In his OCIA class, he made great friends, including an 80-year old woman who he goes to Mass with a couple times a week.
Why does he go so often, particularly to Daily Mass?
“Grounding, I think,” he said. “Sometimes I feel like there’s a lot of things in the world that are very…crazy? But inside Mass, it’s not that. Mass is very, you know, you come in, I know what these next 30 minutes are. I feel a real, strong peace for 30 minutes of my day. And that’s very important to me.”
Some quick facts about him:
1. Lance values his family a great deal, including his rescue cat, Queenie.

“She’s definitely a one-person cat,” he said. “So we were made for each other.”
2. He and his niece, Olivia, share a birthday and often do joint parties.
3. He tries to stay active and loves to watch sports, particularly hockey, baseball, football, and basketball.
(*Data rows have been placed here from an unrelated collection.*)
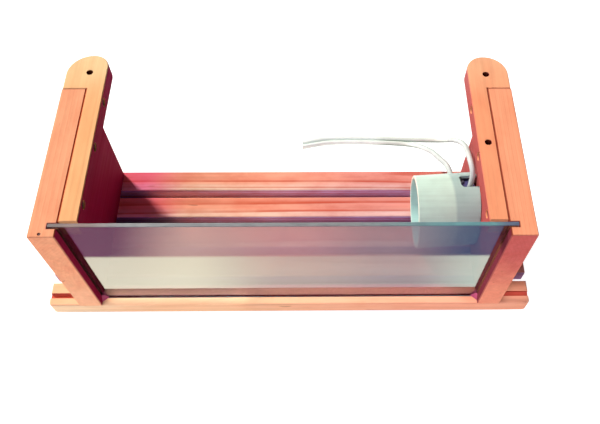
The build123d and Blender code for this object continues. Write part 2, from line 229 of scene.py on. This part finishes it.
def wood(name, early, late, along, pith, ring=0.0026, tints=(), figure=1.0, seed=0.0):
    """Sawn softwood: growth rings about a pith line, fibre streaks, mottling and small dark resin marks.

    early and late are the two tones of a ring, along is the grain's axis, pith is a point on the pith line, figure
    is how strongly the rings show and tints are as in tinted().
    """
    material, tree, shader = new_material(name)
    squeezed = stretched(tree, along, 0.05, pith)
    warp = add_node(tree, "ShaderNodeTexNoise", {
        "Vector": squeezed, "Scale": warp_scale, "Detail": 2.0, "W": seed}, noise_dimensions="4D").outputs["Color"]
    warp = vector_math(tree, "SUBTRACT", {0: warp, 1: (0.5, 0.5, 0.5)})[0]
    warp = vector_math(tree, "SCALE", {0: warp, "Scale": warp_reach})[0]
    warped = vector_math(tree, "ADD", {0: squeezed, 1: warp})[0]
    flat = [1.0, 1.0, 1.0]
    flat["XYZ".index(along)] = 0.0
    across_grain = vector_math(tree, "MULTIPLY", {0: warped, 1: flat})[0]
    radius = vector_math(tree, "LENGTH", {0: across_grain})["Value"]
    phase = math_node(tree, "FRACT", math_node(tree, "DIVIDE", radius, ring))
    rings = ramp(tree, phase, [(0.0, 0.0), (0.55, 0.18), (0.86, 1.0), (0.93, 0.85), (1.0, 0.0)])

    fibre_space = stretched(tree, along, 0.03)
    fibre = noise(tree, fibre_space, 900.0, 4.0, 0.7)
    streak = noise(tree, fibre_space, 260.0, 3.0, 0.6)
    mottle = noise(tree, stretched(tree, along, 0.35), 34.0, 3.0, 0.6)
    cloud = noise(tree, stretched(tree, along, 0.5, (0.13, 0.07, 0.21)), 75.0, 4.0, 0.6)
    marks = ramp(tree, noise(tree, stretched(tree, along, 0.16, (0.31, 0.17, 0.07)), 210.0, 1.5, 0.5),
                 [(0.0, 1.0), (0.235, 1.0), (0.275, 0.0), (1.0, 0.0)])

    ring_strength = math_node(tree, "MULTIPLY", rings, ramp(tree, mottle, [(0.3, 0.35 * figure), (0.7, figure)]))
    colour = mixed(tree, ring_strength, early, late)
    colour = mixed(tree, ramp(tree, cloud, [(0.35, 0.0), (0.75, 0.4)]), colour, late)
    colour = multiplied(tree, colour, ramp(tree, streak, [(0.3, 0.90), (0.7, 1.0)]))
    colour = multiplied(tree, colour, ramp(tree, fibre, [(0.3, 0.95), (0.65, 1.0)]))
    colour = tinted(tree, colour, tints, math_node(tree, "SUBTRACT", mottle, 0.5))
    dark_mark = tuple(c * 0.45 for c in late)
    colour = mixed(tree, math_node(tree, "MULTIPLY", marks, 0.5), colour, dark_mark)
    tree.links.new(colour, shader.inputs["Base Color"])

    dullness = ramp(tree, streak, [(0.25, wood_roughness + 0.12), (0.75, wood_roughness - 0.08)])
    tree.links.new(dullness, shader.inputs["Roughness"])
    shader.inputs["Specular IOR Level"].default_value = wood_gloss
    fibre_relief = math_node(tree, "MULTIPLY", fibre, 0.6)
    ring_relief = math_node(tree, "MULTIPLY", rings, 0.5)
    bumped(tree, shader, math_node(tree, "ADD", fibre_relief, ring_relief), fibre_depth, 0.5)
    return material


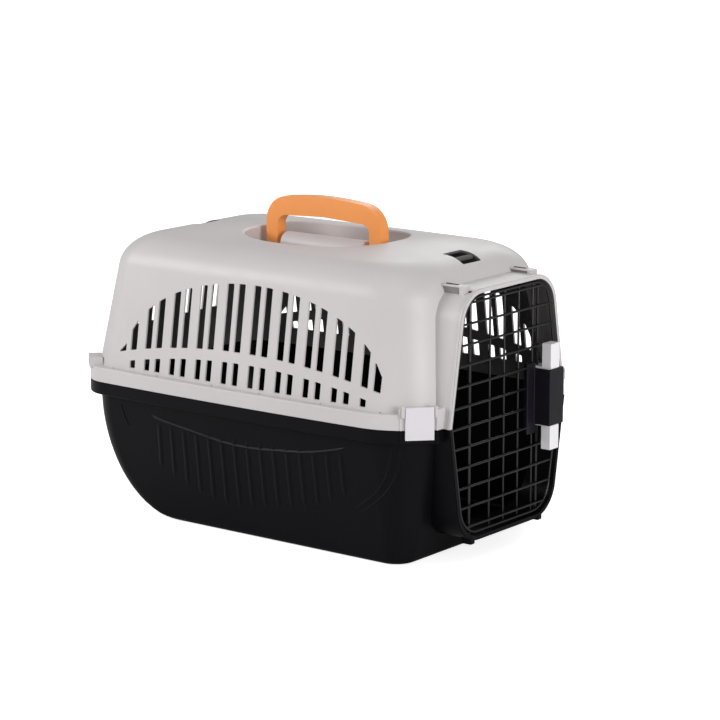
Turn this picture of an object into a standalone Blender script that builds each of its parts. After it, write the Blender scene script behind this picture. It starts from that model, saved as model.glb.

4. He lives on the southside in an old-fashioned, 2,100 square-foot one-level home he designed about twenty years ago. It is a smart home with gadgets he has tinkered with to make everything just right.
“If I’m driving home, I can say, ‘Hey Google, I’ll be home in five minutes, have the house ready,'” he explained. “All the lights will be on. It’ll change the temperature to the temperature that you like. It could start to play music if you want it to. I want to do the blinds next.”
5. Favorite food: pizza (all types)
6. Favorite drink: coffee.
6 a. coffee of choice: Tantara Farms’ Brazilian roast with a little bit of cream.
7. Favorite dessert: key lime pie, preferably found in the southern United States, especially the species found in the Little Havana neighborhood of Miami
8. Even though he retired from OTC, he went back to work because he didn’t want to sit at home.
“I get a lot of pleasure from work,” he said. “When I come here, I make the most of every day. That’s the way I live my life. To me, to be here isn’t necessarily different to me than if I’m walking on the streets of New York City or if I was on a beach. I don’t think of life that way.”
Although he enjoys his weekends, he doesn’t not enjoy working. For Lance, every day is a good day, no matter what he’s doing. That’s his philosophy.